A credit growth challenge for the Coalition

While investor credit growth continues to push closer toward pre-crisis levels, the overall response to record-low interest rates remains relatively subdued. This will have profound implications for the government.

Investor activity continues to drive credit growth across the country. But the overall response to low interest rates has been relatively subdued, reflecting the fact that many households and businesses remain fairly cautious.

Housing credit rose by 0.6 per cent in April, its strongest monthly gain in three-and-a-half years, to be 6.1 per cent higher over the year. Growth continues to be led by investors, with investor housing credit rising by 0.8 per cent in April, to be 8.2 per cent higher over the year.

New investor lending activity continues to be elevated and -- despite losing some momentum in recent months -- I anticipate that this will push investor credit growth towards its pre-crisis level of around 10 per cent over the next year.

Credit to owner-occupiers is currently up by 5 per cent over the year, reflecting the much stronger investor activity throughout the current housing upswing. Nevertheless, it is likely that housing credit growth will rise to a level that Reserve Bank of Australia governor Glenn Stevens might find uncomfortable.


Graph for A credit growth challenge for the Coalition

In March the RBA noted that “the pick-up in investor activity in the housing market does not appear to pose near-term risks to financial stability”, but it acknowledges that it will continue to monitor the market closely for signs of excessive speculation and riskier lending practices (Investors test the RBA’s homing instinct, March 26). Stevens said that it would be undesirable for annual housing credit growth to climb much higher.

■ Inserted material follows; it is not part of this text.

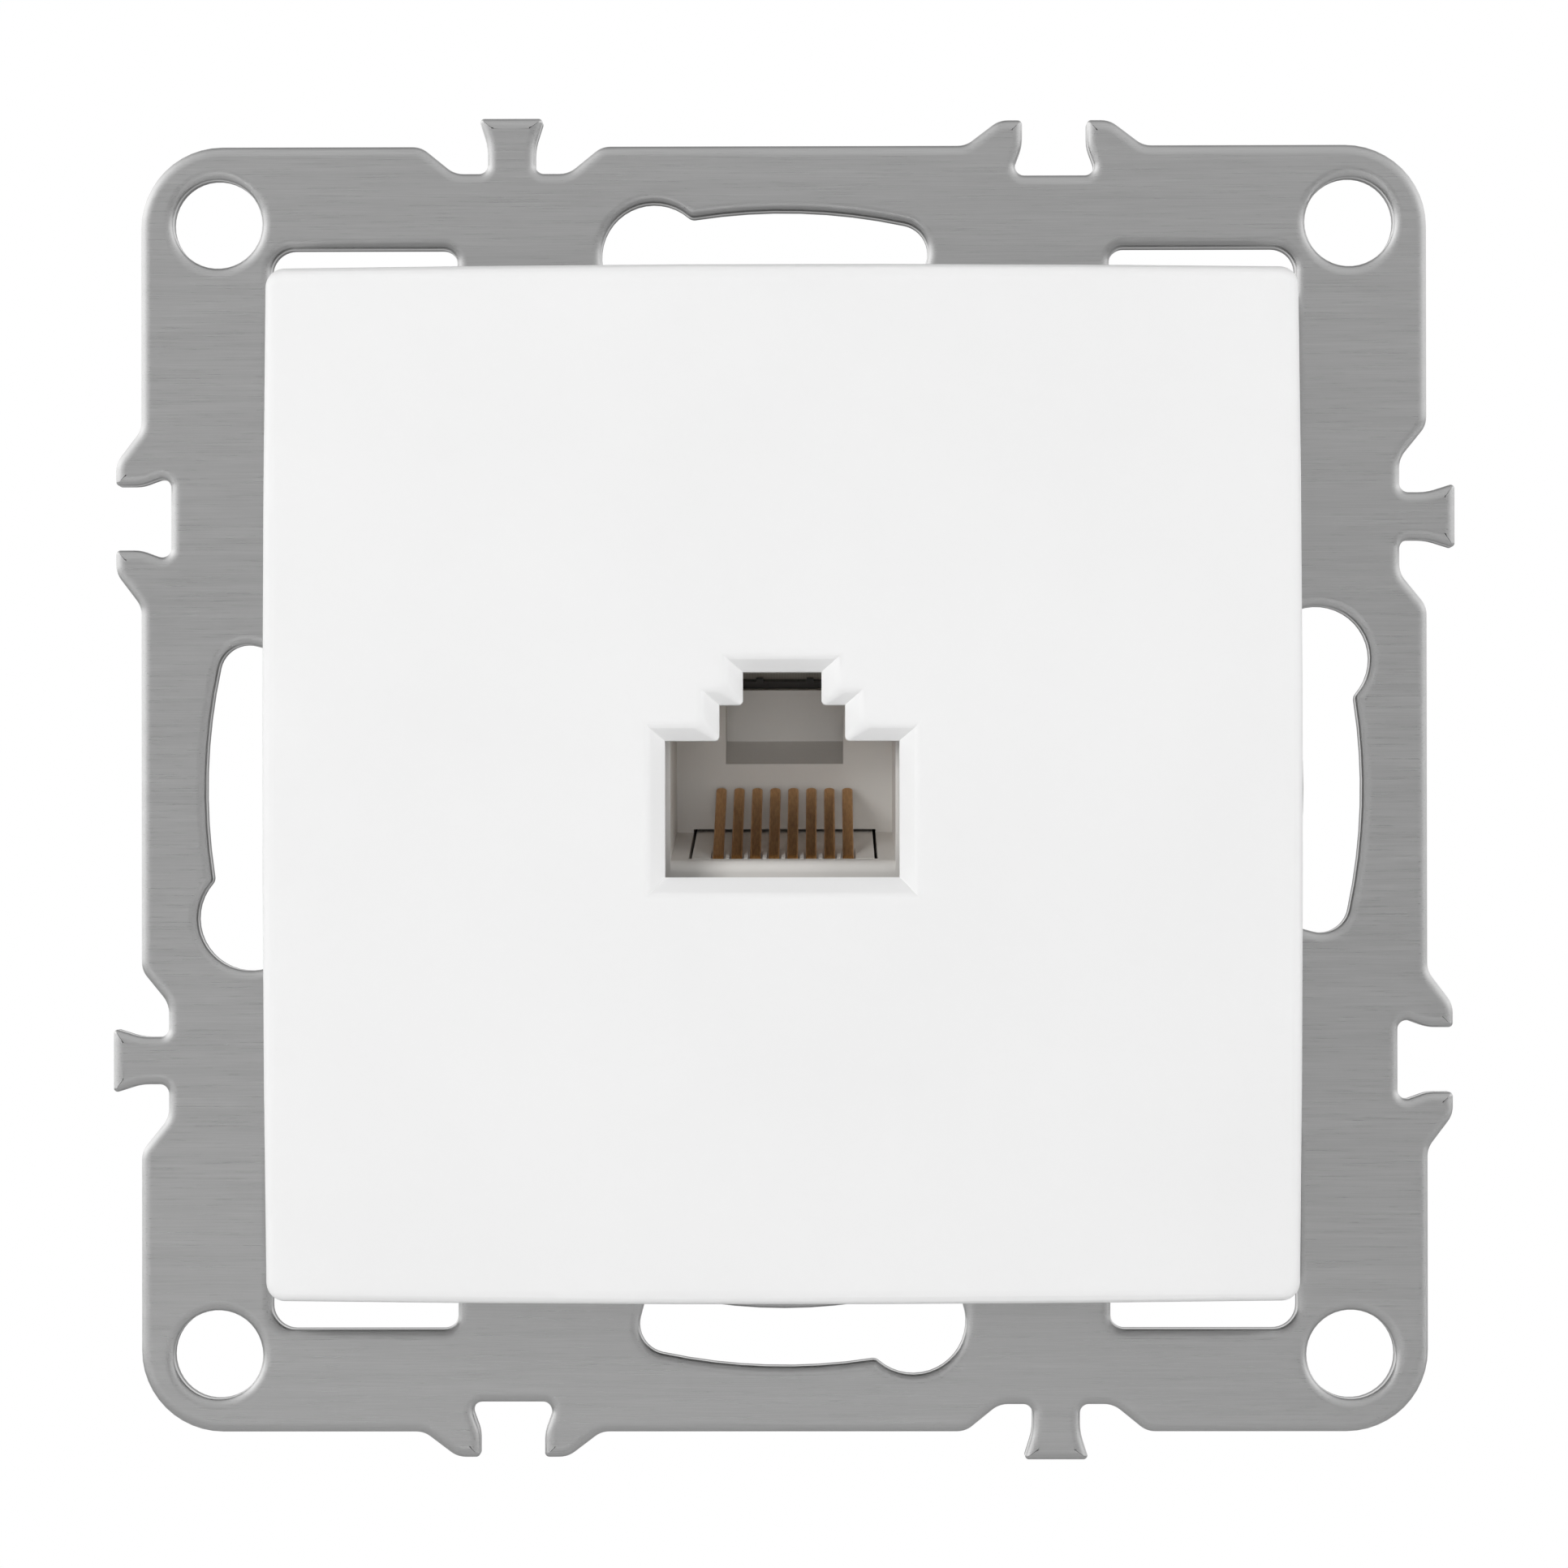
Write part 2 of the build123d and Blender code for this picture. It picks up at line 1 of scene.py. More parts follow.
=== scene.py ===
import bmesh
import bpy
from math import cos, radians, sin
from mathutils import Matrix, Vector


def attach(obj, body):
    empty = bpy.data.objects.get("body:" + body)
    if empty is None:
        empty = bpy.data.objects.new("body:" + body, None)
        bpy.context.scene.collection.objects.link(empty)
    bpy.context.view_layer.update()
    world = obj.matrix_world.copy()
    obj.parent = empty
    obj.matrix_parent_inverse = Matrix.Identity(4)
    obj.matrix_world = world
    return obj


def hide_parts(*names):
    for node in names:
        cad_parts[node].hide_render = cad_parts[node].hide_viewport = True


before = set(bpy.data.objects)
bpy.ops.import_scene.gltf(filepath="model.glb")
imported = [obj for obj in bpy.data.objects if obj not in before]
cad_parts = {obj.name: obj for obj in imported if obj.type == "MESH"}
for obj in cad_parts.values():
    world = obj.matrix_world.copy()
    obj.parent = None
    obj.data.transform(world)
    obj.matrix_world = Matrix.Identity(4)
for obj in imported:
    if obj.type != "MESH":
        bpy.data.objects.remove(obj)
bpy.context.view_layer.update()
mm = 0.001

# Support frame. One sheet of stainless steel, stamped out with its tabs, notches, slots and windows
# and brushed from side to side. It is screwed to the wall box, and everything else hangs on it.


def linear(hex_colour):
    """An sRGB hex colour as linear red, green, blue and alpha."""
    channels = [int(hex_colour[place:place + 2], 16) / 255 for place in (0, 2, 4)]
    return [c / 12.92 if c <= 0.04045 else ((c + 0.055) / 1.055) ** 2.4 for c in channels] + [1.0]


def add(tree, kind, links=(), attributes=(), **inputs):
    """One node: `links` feeds its inputs from other nodes' outputs, `inputs` sets the rest."""
    node = tree.nodes.new(kind)
    for name, value in dict(attributes).items():
        setattr(node, name, value)
    for name, value in inputs.items():
        node.inputs[name.replace("_", " ")].default_value = value
    for name, source, output in links:
        tree.links.new(source.outputs[output], node.inputs[name])
    return node


def new_material(name):
    """A material and its empty node tree."""
    material = bpy.data.materials.new(name)
    material.use_nodes = True
    material.node_tree.nodes.clear()
    return material, material.node_tree


def scaled_place(tree, size):
    """Object coordinates counted in a pattern's repeats, whose size on each axis is in metres."""
    place = add(tree, "ShaderNodeTexCoord")
    repeats = [1 / length for length in size]
    return add(tree, "ShaderNodeMapping", [("Vector", place, "Object")], Scale=repeats)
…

But higher it will surely go.

Some of these concerns have eased in recent months, particularly with house prices declining sharply during May. Some of the recent decline is likely to be seasonal but there also good reason to be a little more pessimistic about the outlook than we were a few months back (Has the property market run out of steam?, May 28).

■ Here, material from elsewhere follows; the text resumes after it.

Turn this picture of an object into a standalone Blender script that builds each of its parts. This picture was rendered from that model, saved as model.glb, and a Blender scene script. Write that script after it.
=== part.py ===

Business credit continues to rise at a modest pace, up by 0.3 per cent in April to be 2.7 per cent higher over the year. As a share of total credit, business credit is now at its lowest level on record.


Graph for A credit growth challenge for the Coalition

Australian businesses remained fairly cautious leading into the federal budget, with many firms continuing to refinance or pay down existing loan balances rather than expand operations.

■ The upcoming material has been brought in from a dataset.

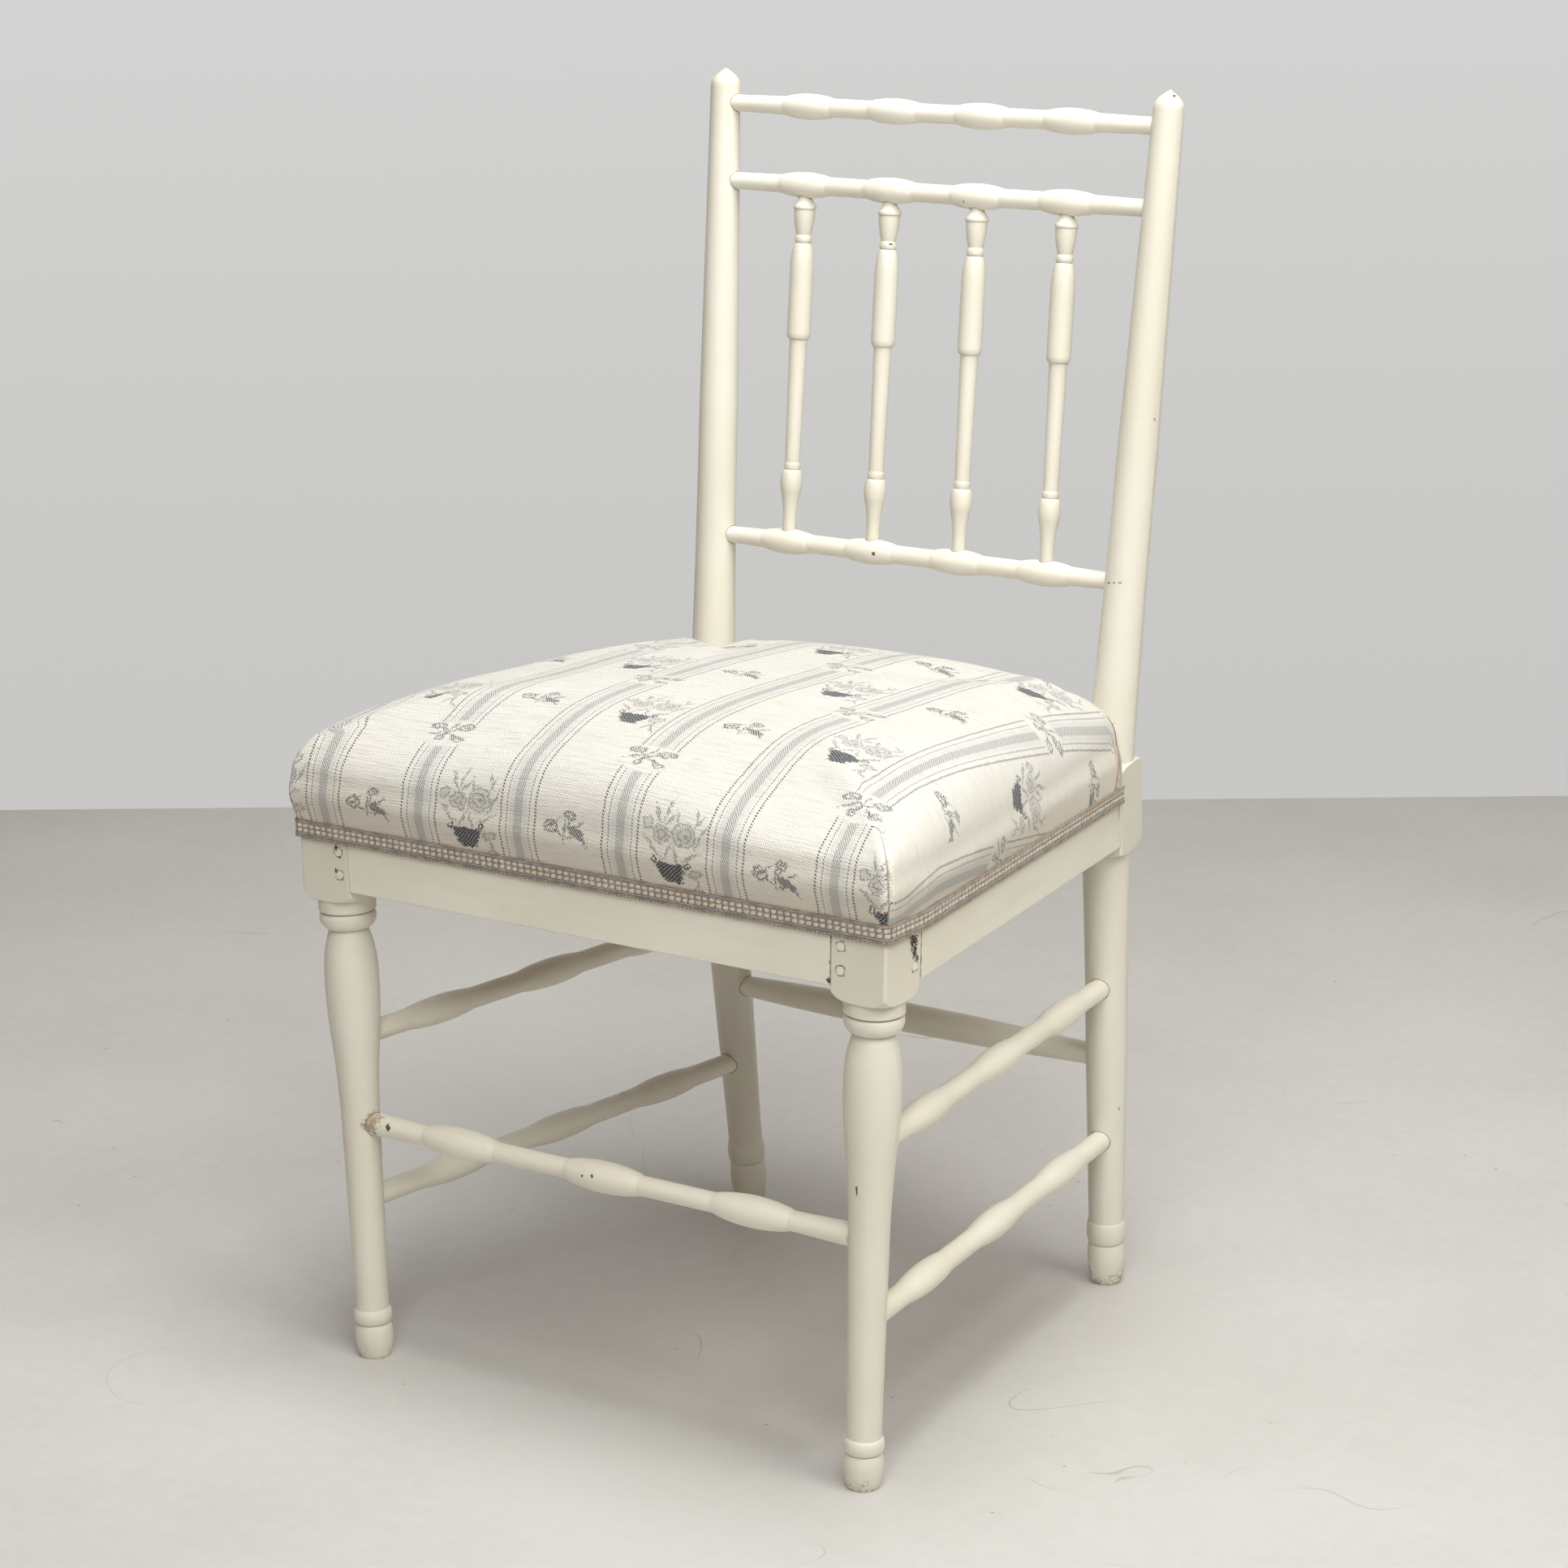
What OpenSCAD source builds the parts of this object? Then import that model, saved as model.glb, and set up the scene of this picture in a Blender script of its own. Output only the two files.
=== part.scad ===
// Gustavian dining chair: a turned, painted frame with an upholstered seat.
// The front is at -Y, the right-hand side at +X and the floor at Z = 0.
// Every right-hand piece is drawn once and mirrored for the left.

/* [Frame] */
// Height from the floor to the tips of the back posts
overall_height = 870; // [800:1:960]
// Front leg axis to back post axis, at the underside of the seat rails
seat_depth = 376; // [330:1:440]
// Distance between the front leg axes at the underside of the seat rails
front_spacing = 434; // [400:1:490]
// How far each front foot stands inside its axis at the seat rails
front_toe_in = 11; // [0:0.5:16]
// Distance between the back post axes at the underside of the seat rails
back_spacing = 340; // [330:1:390]
// How far each back foot stands inside its axis at the seat rails
back_toe_in = 10.5; // [0:0.5:16]
// How far each back foot stands behind its axis at the seat rails
back_foot_kick = 25; // [0:0.5:40]
// Backward lean of the back above the seat, in degrees
back_rake = 6; // [2:0.5:10]
// How far below the top of the seat rails the backward lean begins
kink_drop = 26; // [15:1:35]

/* [Seat rails] */
// Height of the underside of the seat rails above the floor
rail_underside = 347; // [330:1:380]
// Height of the seat rails
rail_height = 58; // [50:1:70]
// Thickness of the seat rails
rail_thickness = 24; // [20:0.5:26]
// Width of the square block at the top of a front leg
front_block = 42; // [40.5:0.5:46]
// Width of the square block on a back post
back_block = 38; // [37:0.5:42]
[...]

According to the Australian Bureau of Statistics, business investment is set to improve significantly across the non-mining sector over the next couple of years (Some good news amid Australia’s capex decline, May 29). Unlike the mining sector, Australia’s non-mining sector borrows predominantly from domestic lenders; as a result, rising investment in this sector should see business credit rise to its highest level in at least six years.

Personal credit was unchanged during April and has clearly been incredibly weak over the past six years. Based on the sharp fall in consumer confidence following the budget it appears unlikely that this will change anytime soon. Interest rates may be low but households are clearly taking a cautious approach to anything that isn’t a mortgage.

Lending activity continues to respond to low interest rates but the pick-up in credit has been relatively slow. This relatively subdued response has some profound implications for the federal government.

Steve Keen pointed out on budget night that the federal government’s forecasts rely on the assumption that private debt will need to grow at an annual pace of around 10 per cent in order to generate a healthy surplus of 1 per cent of nominal GDP by 2024-25 (Another budget bounty for the Lucky Party?, May 13).

With credit growth unlikely to hit that number in the near term, even with historically low lending rates and high levels of speculation in the housing market, we cannot rely on credit to drive growth as it has done in the past. Nevertheless, credit growth will continue to trend upwards at a slow but steady pace -- just don’t expect lending to reach the dizzying heights of the past.